- **TASK GOAL**
Look below for the line containing "Continue the three.js"; from there through the line containing "in path[name].T], axis=-1)", both lines included, please set down each line exactly and nothing else.

- **Entries with model source code**
**********

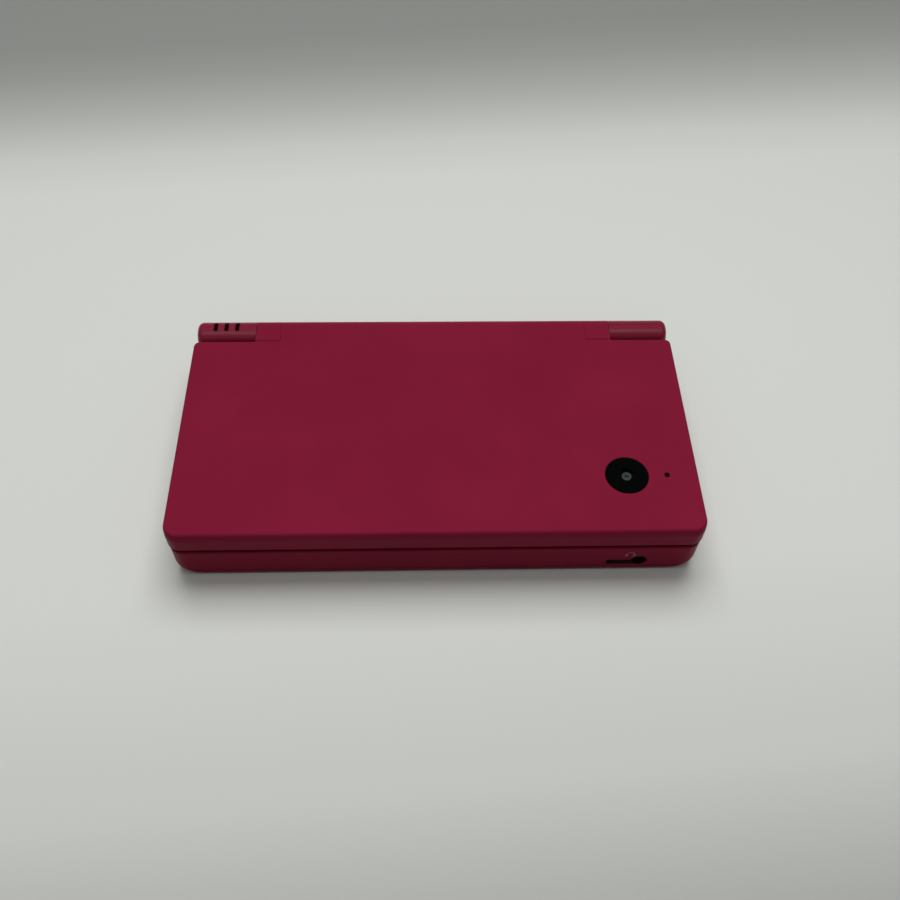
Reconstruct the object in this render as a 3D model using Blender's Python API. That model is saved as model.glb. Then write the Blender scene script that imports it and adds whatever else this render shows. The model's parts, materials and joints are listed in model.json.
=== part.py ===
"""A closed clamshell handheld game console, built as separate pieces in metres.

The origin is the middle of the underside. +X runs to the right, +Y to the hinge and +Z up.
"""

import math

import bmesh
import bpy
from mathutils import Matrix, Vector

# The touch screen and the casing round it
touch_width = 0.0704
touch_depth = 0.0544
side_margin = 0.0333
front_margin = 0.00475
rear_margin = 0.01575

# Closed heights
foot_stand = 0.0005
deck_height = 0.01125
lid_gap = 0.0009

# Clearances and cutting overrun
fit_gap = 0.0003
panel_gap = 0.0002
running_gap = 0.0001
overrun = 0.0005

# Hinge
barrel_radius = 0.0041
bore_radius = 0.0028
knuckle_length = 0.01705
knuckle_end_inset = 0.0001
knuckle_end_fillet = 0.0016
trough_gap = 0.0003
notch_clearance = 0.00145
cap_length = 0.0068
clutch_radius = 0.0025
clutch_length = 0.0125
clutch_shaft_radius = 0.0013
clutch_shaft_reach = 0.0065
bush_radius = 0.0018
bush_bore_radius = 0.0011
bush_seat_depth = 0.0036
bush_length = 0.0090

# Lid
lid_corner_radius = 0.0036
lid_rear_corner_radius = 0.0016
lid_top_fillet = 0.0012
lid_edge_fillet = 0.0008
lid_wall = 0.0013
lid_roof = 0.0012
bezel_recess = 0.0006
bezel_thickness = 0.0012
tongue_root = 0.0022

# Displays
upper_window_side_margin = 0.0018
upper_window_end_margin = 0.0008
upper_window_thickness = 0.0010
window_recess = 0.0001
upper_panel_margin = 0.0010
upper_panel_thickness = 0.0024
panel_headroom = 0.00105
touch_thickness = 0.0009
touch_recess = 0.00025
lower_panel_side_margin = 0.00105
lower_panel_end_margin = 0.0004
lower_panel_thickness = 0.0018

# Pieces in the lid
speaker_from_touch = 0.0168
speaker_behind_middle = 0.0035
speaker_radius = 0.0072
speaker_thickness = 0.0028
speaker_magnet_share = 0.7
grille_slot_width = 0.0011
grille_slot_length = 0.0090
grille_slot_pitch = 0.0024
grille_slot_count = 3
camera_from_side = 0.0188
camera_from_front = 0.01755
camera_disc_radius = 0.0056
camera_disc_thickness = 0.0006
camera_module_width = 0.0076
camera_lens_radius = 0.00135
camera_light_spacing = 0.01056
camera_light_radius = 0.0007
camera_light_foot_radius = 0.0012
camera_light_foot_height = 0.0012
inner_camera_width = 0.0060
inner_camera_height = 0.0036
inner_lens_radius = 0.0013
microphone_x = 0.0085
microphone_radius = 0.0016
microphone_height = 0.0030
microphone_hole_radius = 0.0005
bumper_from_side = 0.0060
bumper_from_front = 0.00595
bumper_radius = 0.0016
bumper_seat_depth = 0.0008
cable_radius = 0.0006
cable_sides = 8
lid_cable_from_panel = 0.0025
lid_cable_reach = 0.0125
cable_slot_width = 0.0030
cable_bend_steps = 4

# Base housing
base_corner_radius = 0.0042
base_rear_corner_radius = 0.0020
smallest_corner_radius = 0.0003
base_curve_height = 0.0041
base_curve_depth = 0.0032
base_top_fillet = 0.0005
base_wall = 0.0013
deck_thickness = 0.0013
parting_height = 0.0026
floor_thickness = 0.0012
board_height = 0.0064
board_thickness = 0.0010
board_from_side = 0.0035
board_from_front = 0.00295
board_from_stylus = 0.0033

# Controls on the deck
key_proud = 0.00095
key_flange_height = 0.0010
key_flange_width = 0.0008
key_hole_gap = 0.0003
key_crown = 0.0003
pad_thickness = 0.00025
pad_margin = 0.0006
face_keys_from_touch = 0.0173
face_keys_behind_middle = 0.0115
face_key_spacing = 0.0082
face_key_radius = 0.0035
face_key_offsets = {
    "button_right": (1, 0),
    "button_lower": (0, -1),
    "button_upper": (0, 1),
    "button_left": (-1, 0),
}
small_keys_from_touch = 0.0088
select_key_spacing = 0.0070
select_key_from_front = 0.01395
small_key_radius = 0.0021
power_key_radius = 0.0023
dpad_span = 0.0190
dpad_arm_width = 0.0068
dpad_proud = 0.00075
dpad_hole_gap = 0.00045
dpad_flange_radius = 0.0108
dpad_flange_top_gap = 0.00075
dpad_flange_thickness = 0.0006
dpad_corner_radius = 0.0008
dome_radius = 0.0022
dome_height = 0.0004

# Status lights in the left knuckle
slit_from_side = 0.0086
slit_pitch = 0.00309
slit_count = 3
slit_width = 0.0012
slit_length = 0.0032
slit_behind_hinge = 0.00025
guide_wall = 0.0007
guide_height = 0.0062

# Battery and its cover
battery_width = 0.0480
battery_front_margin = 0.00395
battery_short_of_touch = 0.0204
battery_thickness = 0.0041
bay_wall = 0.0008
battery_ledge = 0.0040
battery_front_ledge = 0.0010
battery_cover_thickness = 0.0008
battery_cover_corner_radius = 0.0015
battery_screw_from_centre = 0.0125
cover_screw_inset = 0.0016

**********

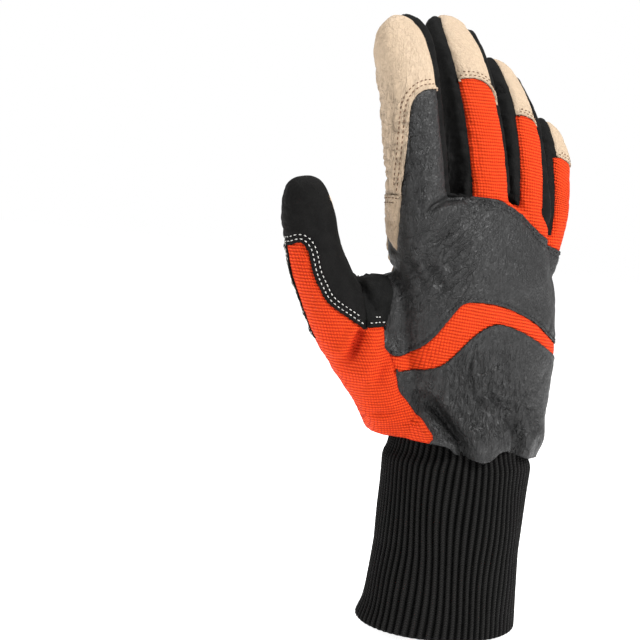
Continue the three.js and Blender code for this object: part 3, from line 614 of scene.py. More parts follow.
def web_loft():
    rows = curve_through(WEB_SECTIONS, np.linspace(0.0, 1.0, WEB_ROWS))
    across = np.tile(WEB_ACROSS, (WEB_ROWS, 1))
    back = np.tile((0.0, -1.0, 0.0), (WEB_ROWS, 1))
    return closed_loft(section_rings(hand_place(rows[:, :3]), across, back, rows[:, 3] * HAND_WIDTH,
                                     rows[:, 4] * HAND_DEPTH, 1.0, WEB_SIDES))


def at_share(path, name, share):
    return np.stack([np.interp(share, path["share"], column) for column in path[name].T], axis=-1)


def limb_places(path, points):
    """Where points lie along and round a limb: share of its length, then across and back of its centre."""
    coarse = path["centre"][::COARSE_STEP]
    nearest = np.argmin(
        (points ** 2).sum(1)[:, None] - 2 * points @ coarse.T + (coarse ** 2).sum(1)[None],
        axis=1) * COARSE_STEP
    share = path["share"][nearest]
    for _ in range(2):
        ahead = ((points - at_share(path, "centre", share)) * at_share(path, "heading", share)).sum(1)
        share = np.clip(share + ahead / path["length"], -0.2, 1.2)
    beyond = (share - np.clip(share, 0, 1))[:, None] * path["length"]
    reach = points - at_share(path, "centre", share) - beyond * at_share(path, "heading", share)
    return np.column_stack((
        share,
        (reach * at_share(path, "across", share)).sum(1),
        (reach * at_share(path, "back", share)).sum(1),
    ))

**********

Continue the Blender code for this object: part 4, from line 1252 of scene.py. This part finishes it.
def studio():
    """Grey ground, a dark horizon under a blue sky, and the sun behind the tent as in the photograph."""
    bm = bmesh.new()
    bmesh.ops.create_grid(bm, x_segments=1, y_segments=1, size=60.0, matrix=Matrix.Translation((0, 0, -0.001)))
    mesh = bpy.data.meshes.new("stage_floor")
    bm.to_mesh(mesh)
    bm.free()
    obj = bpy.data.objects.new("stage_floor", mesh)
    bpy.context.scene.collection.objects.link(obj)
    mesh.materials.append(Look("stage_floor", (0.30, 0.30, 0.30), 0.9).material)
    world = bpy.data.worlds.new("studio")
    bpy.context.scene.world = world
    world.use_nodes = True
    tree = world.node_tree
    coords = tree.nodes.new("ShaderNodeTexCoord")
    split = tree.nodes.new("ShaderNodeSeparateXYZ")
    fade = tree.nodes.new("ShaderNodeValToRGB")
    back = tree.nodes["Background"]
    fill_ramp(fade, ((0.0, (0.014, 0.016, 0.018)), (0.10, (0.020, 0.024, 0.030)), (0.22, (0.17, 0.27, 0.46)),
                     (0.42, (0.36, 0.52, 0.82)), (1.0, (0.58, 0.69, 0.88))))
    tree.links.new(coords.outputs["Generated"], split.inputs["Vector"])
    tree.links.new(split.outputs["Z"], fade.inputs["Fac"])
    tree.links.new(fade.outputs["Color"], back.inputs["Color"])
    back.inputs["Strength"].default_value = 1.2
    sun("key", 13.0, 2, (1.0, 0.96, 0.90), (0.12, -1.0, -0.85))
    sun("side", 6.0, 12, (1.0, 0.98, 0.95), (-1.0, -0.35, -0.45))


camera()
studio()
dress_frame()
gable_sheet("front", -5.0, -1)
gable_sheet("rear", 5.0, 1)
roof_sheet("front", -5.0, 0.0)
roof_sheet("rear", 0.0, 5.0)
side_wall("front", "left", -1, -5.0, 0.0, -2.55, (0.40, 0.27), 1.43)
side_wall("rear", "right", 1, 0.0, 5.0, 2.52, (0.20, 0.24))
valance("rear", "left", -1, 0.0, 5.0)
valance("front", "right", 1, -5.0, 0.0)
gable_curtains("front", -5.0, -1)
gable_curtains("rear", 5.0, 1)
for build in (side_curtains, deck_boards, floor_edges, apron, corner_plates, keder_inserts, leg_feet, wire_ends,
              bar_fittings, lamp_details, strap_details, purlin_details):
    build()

**********

- **EXERCISE ANSWER**
Continue the three.js and Blender code for this object: part 3, from line 614 of scene.py. More parts follow.
def web_loft():
    rows = curve_through(WEB_SECTIONS, np.linspace(0.0, 1.0, WEB_ROWS))
    across = np.tile(WEB_ACROSS, (WEB_ROWS, 1))
    back = np.tile((0.0, -1.0, 0.0), (WEB_ROWS, 1))
    return closed_loft(section_rings(hand_place(rows[:, :3]), across, back, rows[:, 3] * HAND_WIDTH,
                                     rows[:, 4] * HAND_DEPTH, 1.0, WEB_SIDES))


def at_share(path, name, share):
    return np.stack([np.interp(share, path["share"], column) for column in path[name].T], axis=-1)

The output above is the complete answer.